Output the lines below exactly, please, from the first line until the line with "fringe is a", counting both.

BEGIN SOURCE DATA

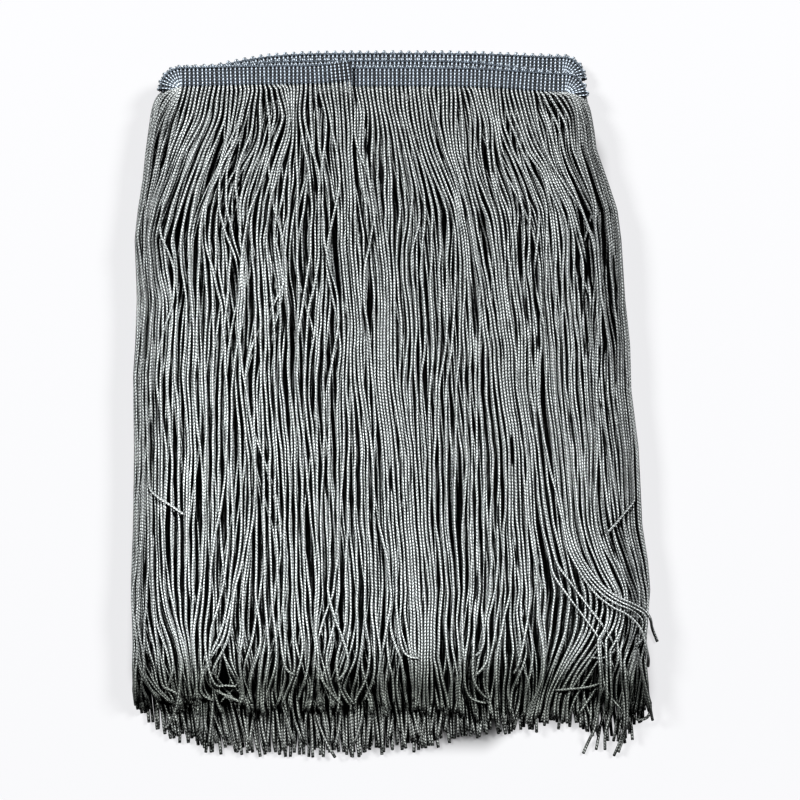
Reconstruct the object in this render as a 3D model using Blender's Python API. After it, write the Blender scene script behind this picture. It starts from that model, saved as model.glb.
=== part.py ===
"""Tassel fringe trim, folded back and forth into a flat pile and lying on a surface.

One knitted heading tape runs to and fro in six layers, the last of them a part layer that ends in
a cut. A chainette fringe is knitted into the tape's lower edge all the way along. Each layer of
fringe is a narrow strip, parted from the tape's edge, with the strands fused to it as locks.

Metres. +Z is up, +X runs along the heading and +Y points from the strand tips to the heading. The
origin is the middle of the pile's footprint, on the surface that it rests on.
"""

import math

import bmesh
import bpy
from mathutils import Matrix, Vector

# Heading tape
TAPE_DEPTH = 0.0084
TAPE_THICKNESS = 0.0011
TAPE_EDGE_Y = 0.1446
RIB_PITCH = 0.00182
RIB_HEIGHT = 0.0003
PICOT_HEIGHT = 0.0004
LAYER_PITCH = 0.0024
CORNER_RADIUS = 0.0095
CORNER_TURN = math.radians(86)
CORNER_STEPS = 6
FOLD_STEPS = 6

# Fringe
PARTING = 0.0003
STRIP_DEPTH = 0.0014
LOCK_WIDTH = 0.0023
LOCK_THICKNESS = 0.0015
TIP_WIDTH = 0.0019
TIP_THICKNESS = 0.0012
TIP_UNEVENNESS = 0.0024

# Each layer of the pile, from the one on the surface up. left and right are the ends of its run,
# rise is how far the middle of its tape bows up past the left end, lift is how far the right end
# lies above the left one, and tips is where its strands end.
LAYERS = (
    {"name": "fringe_1", "left": -0.0990, "right": 0.0815, "rise": 0.0030, "lift": 0.0020, "tips": -0.1506},
    {"name": "fringe_2", "left": -0.0990, "right": 0.0830, "rise": 0.0050, "lift": 0.0056, "tips": -0.1500},
    {"name": "fringe_3", "left": -0.0980, "right": 0.0830, "rise": 0.0072, "lift": 0.0056, "tips": -0.1484},
    {"name": "fringe_4", "left": -0.0980, "right": 0.0835, "rise": 0.0038, "lift": -0.0022, "tips": -0.1404},
    {"name": "fringe_5", "left": -0.1000, "right": 0.0835, "rise": 0.0004, "lift": -0.0022, "tips": -0.1362},
    {"name": "fringe_6", "left": -0.1000, "right": -0.0178, "rise": 0.0010, "lift": 0.0000, "tips": -0.1342},
)
LAST = len(LAYERS) - 1

# Cross sections of the pile below the heading: where its left and right sides are, and how far
# apart its layers lie.
SECTIONS = (
    {"y": 0.1345, "left": -0.0900, "right": 0.0740, "pitch": 0.00240},
    {"y": 0.1220, "left": -0.1010, "right": 0.0845, "pitch": 0.00250},
    {"y": 0.0940, "left": -0.1062, "right": 0.0925, "pitch": 0.00270},
    {"y": 0.0420, "left": -0.1090, "right": 0.1005, "pitch": 0.00280},
    {"y": -0.1120, "left": -0.1110, "right": 0.1085, "pitch": 0.00250},
    {"y": -0.1520, "left": -0.1070, "right": 0.1055, "pitch": 0.00180},
)
# How far the tips at the two sides of the pile fall short of those in its middle
SIDE_SHORTFALL = 0.010

# Strands sway from side to side on their way down, and lie over the gaps of the layer below.
SWAY = 0.0022
SWAYS_ACROSS = 2.3
SWAY_LENGTH = 0.160
STAGGER = 0.0018


def clear_scene():
    for obj in list(bpy.data.objects):
        bpy.data.objects.remove(obj)


def new_collection(name):
    collection = bpy.data.collections.new(name)
    bpy.context.scene.collection.children.link(collection)
    return collection


def new_material(name, colour, roughness):
    material = bpy.data.materials.new(name)
    material.use_nodes = True
    shader = material.node_tree.nodes["Principled BSDF"]
    shader.inputs["Base Color"].default_value = (*colour, 1.0)
    shader.inputs["Roughness"].default_value = roughness
    shader.inputs["Metallic"].default_value = 0.0
    return material


def add_object(name, bm, material, collection):
    mesh = bpy.data.meshes.new(name)
    bm.to_mesh(mesh)
    bm.free()
    mesh.materials.append(material)
    obj = bpy.data.objects.new(name, mesh)
    collection.objects.link(obj)
    return obj


def strip_block(columns):
    """A closed strip of unit cells, whose vertices then take their places by column, row and side."""
    bm = bmesh.new()
    bmesh.ops.create_grid(bm, x_segments=columns - 1, y_segments=1, size=1.0)
    raised = bmesh.ops.extrude_face_region(bm, geom=bm.faces[:])["geom"]
    upper = [item for item in raised if isinstance(item, bmesh.types.BMVert)]
    bmesh.ops.translate(bm, verts=upper, vec=(0, 0, 1))
    return bm


def place_in_strip(vert, columns):
    """The column of a vertex of a strip block, its row (0 upper edge, 1 lower) and side (0 or 1)."""
    return round((vert.co.x + 1) / 2 * (columns - 1)), int(vert.co.y < 0), int(vert.co.z > 0.5)


def section_value(y, column):
    """A column of SECTIONS at y, in straight lines between its rows."""
    for upper, lower in zip(SECTIONS, SECTIONS[1:]):
        if y >= lower["y"]:
            share = min(max((upper["y"] - y) / (upper["y"] - lower["y"]), 0.0), 1.0)
            return upper[column] + (lower[column] - upper[column]) * share
    return SECTIONS[-1][column]


def straight_ends(level):
    """The x where a layer's straight run starts and ends. It turns a corner before it folds."""
    reach = CORNER_RADIUS * math.sin(CORNER_TURN)
    cut_on_the_right = level in (0, LAST)
    return LAYERS[level]["left"] + reach, LAYERS[level]["right"] - (0 if cut_on_the_right else reach)


def rib_stations(level):
    """The x of each valley and crest along a layer's straight run. Every second one is a crest."""
    left, right = straight_ends(level)
    pairs = round((right - left) / (2 * RIB_PITCH))
    return [left + (right - left) * i / (2 * pairs) for i in range(2 * pairs + 1)]


def share_of_run(level, x):
    """How far along its layer's run a point lies, from 0 to 1. The part layer lies on the one below it."""
    left, right = straight_ends(LAST - 1 if level == LAST else level)
    return (x - left) / (right - left)


def tape_edge(level, x):
    """A point of the tape's upper edge on a layer's straight run, and the way across the tape there."""

    def edge_y(at):
        off_middle = max(-1.0, min(2 * share_of_run(level, at) - 1, 1.0))
        end = LAYERS[level]["lift"] if off_middle > 0 else 0
        return TAPE_EDGE_Y + end + (LAYERS[level]["rise"] - end) * (1 - off_middle**4) ** 2

    slope = (edge_y(x + RIB_PITCH) - edge_y(x - RIB_PITCH)) / (2 * RIB_PITCH)
    return Vector((x, edge_y(x), 0)), Vector((slope, -1, 0)).normalized()


def corner(start, side):
    """Edge points and ways across the tape where it turns down towards the fold at one side."""
    points = []
    for step in range(1, CORNER_STEPS + 1):
        turn = CORNER_TURN * step / CORNER_STEPS
        along = Vector((side * math.sin(turn), math.cos(turn) - 1, 0))
        across = Vector((-side * math.sin(turn), -math.cos(turn), 0))
        points.append((start + CORNER_RADIUS * along, across))
    return points


def run(level):
    """One layer of the tape from left to right, as edge points and ways across."""
    points = [tape_edge(level, x) for x in rib_stations(level)]
    left_corner = corner(points[0][0], -1)[::-1]
    right_corner = corner(points[-1][0], 1) if 0 < level < LAST else []
    return left_corner + points + right_corner


def fold(edge, across, level):
    """The half turn that carries the tape from the end of one layer up to the start of the next."""
    outward = Vector((-across.y, across.x, 0)) * math.copysign(1, -across.x)
    rows = []
    for step in range(1, FOLD_STEPS):
        angle = math.pi * step / FOLD_STEPS
        normal = math.cos(angle) * Vector((0, 0, -1)) + math.sin(angle) * outward
        height = (level + 0.5) * LAYER_PITCH + TAPE_THICKNESS / 2
        middle = edge + Vector((0, 0, height)) + normal * LAYER_PITCH / 2
        rows.append({"middle": middle, "across": across, "outer": normal, "crest": False})
    return rows


def heading_path():
    """The tape from its cut end on the surface to its cut end on top of the pile. A row's outer is the
    way that the tape's one side faces there: down on the first layer, and the other way on each next."""
    path = []
    for level in range(len(LAYERS)):
        points = run(level) if level % 2 else run(level)[::-1]
        height = Vector((0, 0, level * LAYER_PITCH + TAPE_THICKNESS / 2))
        outer = Vector((0, 0, 1 if level % 2 else -1))
        for i, (edge, across) in enumerate(points):
            path.append({"middle": edge + height, "across": across, "outer": outer, "crest": i % 2 == 1})
        if level < LAST:
            path += fold(points[-1][0], points[-1][1], level)
    return path


def make_heading(material, collection):
    """The folded tape, with a rib and a picot at each crest. Its ribs stand on the side that faces up."""
    path = heading_path()
    bm = strip_block(len(path))
    for vert in bm.verts:
        column, row, side = place_in_strip(vert, len(path))
        place = path[column]
        facing = place["outer"] * (1 if side else -1)
        depth = TAPE_DEPTH if row else -PICOT_HEIGHT * place["crest"]
        rib = RIB_HEIGHT if place["crest"] and facing.z > 0.5 else 0
        vert.co = place["middle"] + place["across"] * depth + facing * (TAPE_THICKNESS / 2 + rib)
    bmesh.ops.recalc_face_normals(bm, faces=bm.faces[:])
    return add_object("heading", bm, material, collection)


def lane_x(share, y, level):
    """Where a strand lies at y, if its root is at that share of its layer's run."""
    left, right = section_value(y, "left"), section_value(y, "right")
    sway = SWAY * math.sin(math.tau * (share * SWAYS_ACROSS + y / SWAY_LENGTH + level / len(LAYERS)))
    return left + (right - left) * share + sway + STAGGER * (level % 2 - 0.5)


def strand_stations(level, column, root):
    """Points down the middle of one strand, from its root to its tip, each with its width and thickness."""
    share = share_of_run(level, root.x)
    uneven = (math.sin(column * 2.4 + level) + math.sin(column * 0.93 + 2 * level)) / 2
    tip_y = LAYERS[level]["tips"] + TIP_UNEVENNESS * uneven + SIDE_SHORTFALL * abs(2 * share - 1) ** 6
    stations = [(root, LOCK_WIDTH, LOCK_THICKNESS)]
    bends = [section["y"] for section in SECTIONS[1:-1]]
    for y in (*bends, tip_y):
        width, thickness = (TIP_WIDTH, TIP_THICKNESS) if y == tip_y else (LOCK_WIDTH, LOCK_THICKNESS)
        height = level * section_value(y, "pitch") + thickness / 2
        stations.append((Vector((lane_x(share, y, level), y, height)), width, thickness))
    return stations


def grow_strand(bm, root_face, level, column):
    """Draws one strand out of a face of the strip, a ring at a time."""
    root = root_face.calc_center_median()
    stations = strand_stations(level, column, root)
    places = {}
    for vert in root_face.verts:
        places[vert] = math.copysign(1, vert.co.x - root.x), math.copysign(1, vert.co.z - root.z)
    face = root_face
    for i in range(1, len(stations)):
        centre, width, thickness = stations[i]
        ahead = stations[min(i + 1, len(stations) - 1)][0] - stations[i - 1][0]
        side = Vector((-ahead.y, ahead.x, 0)).normalized()
        before = [(v.co.copy(), place) for v, place in places.items()]
        face = bmesh.ops.extrude_discrete_faces(bm, faces=[face])["faces"][0]
        places = {}
        for vert in face.verts:
            _, place = min(before, key=lambda pair: (pair[0] - vert.co).length)
            places[vert] = place
            vert.co = centre + side * place[0] * width / 2 + Vector((0, 0, place[1] * thickness / 2))


def make_fringe(level, material, collection):
    """One layer of fringe: the strip along the tape's lower edge, with a strand below each crest."""
    columns = []
    for crest in rib_stations(level)[1::2]:
        columns += [crest - LOCK_WIDTH / 2, crest + LOCK_WIDTH / 2]
    bm = strip_block(len(columns))
    for vert in bm.verts:
        column, row, side = place_in_strip(vert, len(columns))
        edge, across = tape_edge(level, columns[column])
        depth = TAPE_DEPTH + PARTING + STRIP_DEPTH * row
        vert.co = edge + across * depth + Vector((0, 0, level * LAYER_PITCH + LOCK_THICKNESS * side))
    bmesh.ops.recalc_face_normals(bm, faces=bm.faces[:])

    rim = [face for face in bm.faces if face.normal.y < -0.7]
    rim.sort(key=lambda face: face.calc_center_median().x)
    for column, face in enumerate(rim[::2]):
        grow_strand(bm, face, level, column)
    bmesh.ops.recalc_face_normals(bm, faces=bm.faces[:])
    return add_object(LAYERS[level]["name"], bm, material, collection)


def centre_footprint(objects):
    """Moves the pile over its surface until the origin is the middle of its footprint."""
    points = [vert.co for obj in objects for vert in obj.data.vertices]
    middle_x = (min(p.x for p in points) + max(p.x for p in points)) / 2
    middle_y = (min(p.y for p in points) + max(p.y for p in points)) / 2
    for obj in objects:
        obj.data.transform(Matrix.Translation((-middle_x, -middle_y, 0)))


def main():
    clear_scene()
    collection = new_collection("Tassel fringe trim")
    heading_yarn = new_material("Heading yarn", (0.155, 0.180, 0.210), 0.85)
    chainette_yarn = new_material("Chainette yarn", (0.225, 0.235, 0.235), 0.55)
    objects = [make_heading(heading_yarn, collection)]
    for level in range(len(LAYERS)):
        objects.append(make_fringe(level, chainette_yarn, collection))
    centre_footprint(objects)


main()
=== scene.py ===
"""Looks of a tassel fringe trim: a knitted heading with a chainette fringe, folded back and forth into
a flat pile, seen from straight above on a white surface. Lengths are in millimetres until a mesh is
made. X runs along the heading and Y from the strand tips to the heading, as in the solids."""

import math

import bmesh
import bpy
import numpy as np
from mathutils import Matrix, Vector


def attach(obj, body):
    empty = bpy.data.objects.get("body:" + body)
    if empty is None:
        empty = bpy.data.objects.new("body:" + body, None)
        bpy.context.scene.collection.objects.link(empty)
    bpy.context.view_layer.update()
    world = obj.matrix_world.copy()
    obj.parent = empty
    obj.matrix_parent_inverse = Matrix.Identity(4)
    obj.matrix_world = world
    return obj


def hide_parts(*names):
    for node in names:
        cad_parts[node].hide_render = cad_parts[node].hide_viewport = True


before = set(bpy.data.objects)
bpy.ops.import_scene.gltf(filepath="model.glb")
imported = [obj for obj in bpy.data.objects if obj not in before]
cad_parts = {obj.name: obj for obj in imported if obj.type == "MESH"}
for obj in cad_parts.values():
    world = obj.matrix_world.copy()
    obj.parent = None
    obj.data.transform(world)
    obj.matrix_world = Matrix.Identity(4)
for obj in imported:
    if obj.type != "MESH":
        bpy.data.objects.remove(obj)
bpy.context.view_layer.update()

# ------------------------------------------------------------------------------------------------
# Heading ribs. The heading is a narrow tape of spun yarn, knitted sideways: the fringe yarn goes up one
# rib, round a small picot and down the next, and the warp rows pinch each rib into beads. The tape is
# folded back and forth, and the ribs stand along its course from one cut end to the other.

RIB_PITCH = 1.78
ROW_PITCH = 1.4
ROW_DEPTHS = 0.85 + ROW_PITCH * np.arange(6)
RIB_FOOT = 8.6
BEAD_RADIUS = 0.61
PINCH_RADIUS = 0.34
# A picot's points from one rib to the next: how far along the gap and how far above the ribs each is,
# as shares of the gap and of the picot's height, and how thick the yarn is there. It starts and ends
# inside the ribs.
PICOT = (
    (-0.78, None, 0.42), (-0.48, 0.3, 0.42), (-0.2, 1, 0.46),
    (0.2, 1, 0.46), (0.48, 0.3, 0.42), (0.78, None, 0.42),
)
PICOT_INSIDE = -0.35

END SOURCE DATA

**TASK OUTPUT**
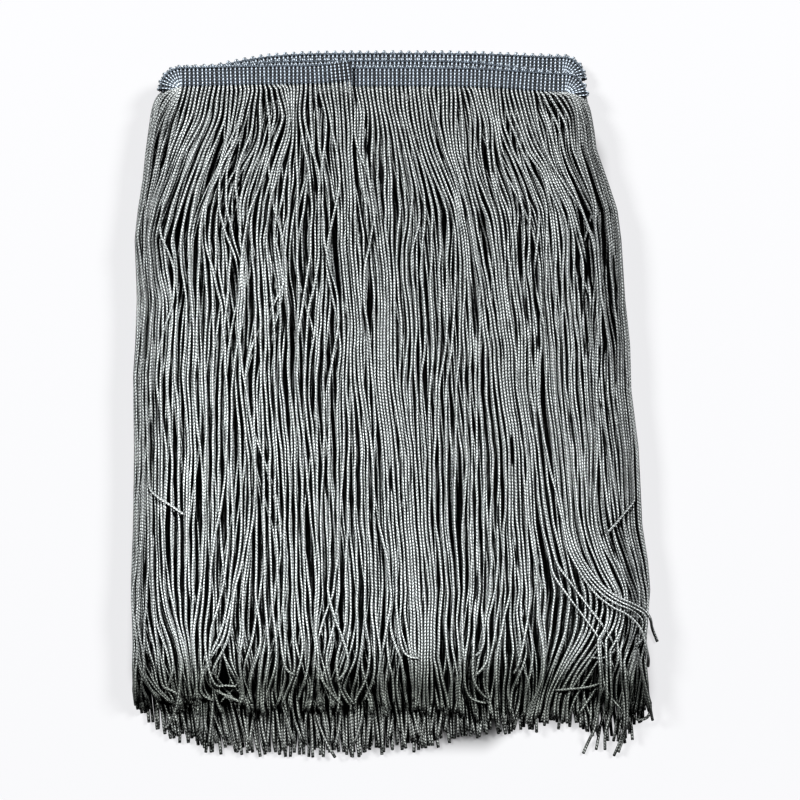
Reconstruct the object in this render as a 3D model using Blender's Python API. After it, write the Blender scene script behind this picture. It starts from that model, saved as model.glb.
=== part.py ===
"""Tassel fringe trim, folded back and forth into a flat pile and lying on a surface.

One knitted heading tape runs to and fro in six layers, the last of them a part layer that ends in
a cut. A chainette fringe is knitted into the tape's lower edge all the way along. Each layer of
fringe is a narrow strip, parted from the tape's edge, with the strands fused to it as locks.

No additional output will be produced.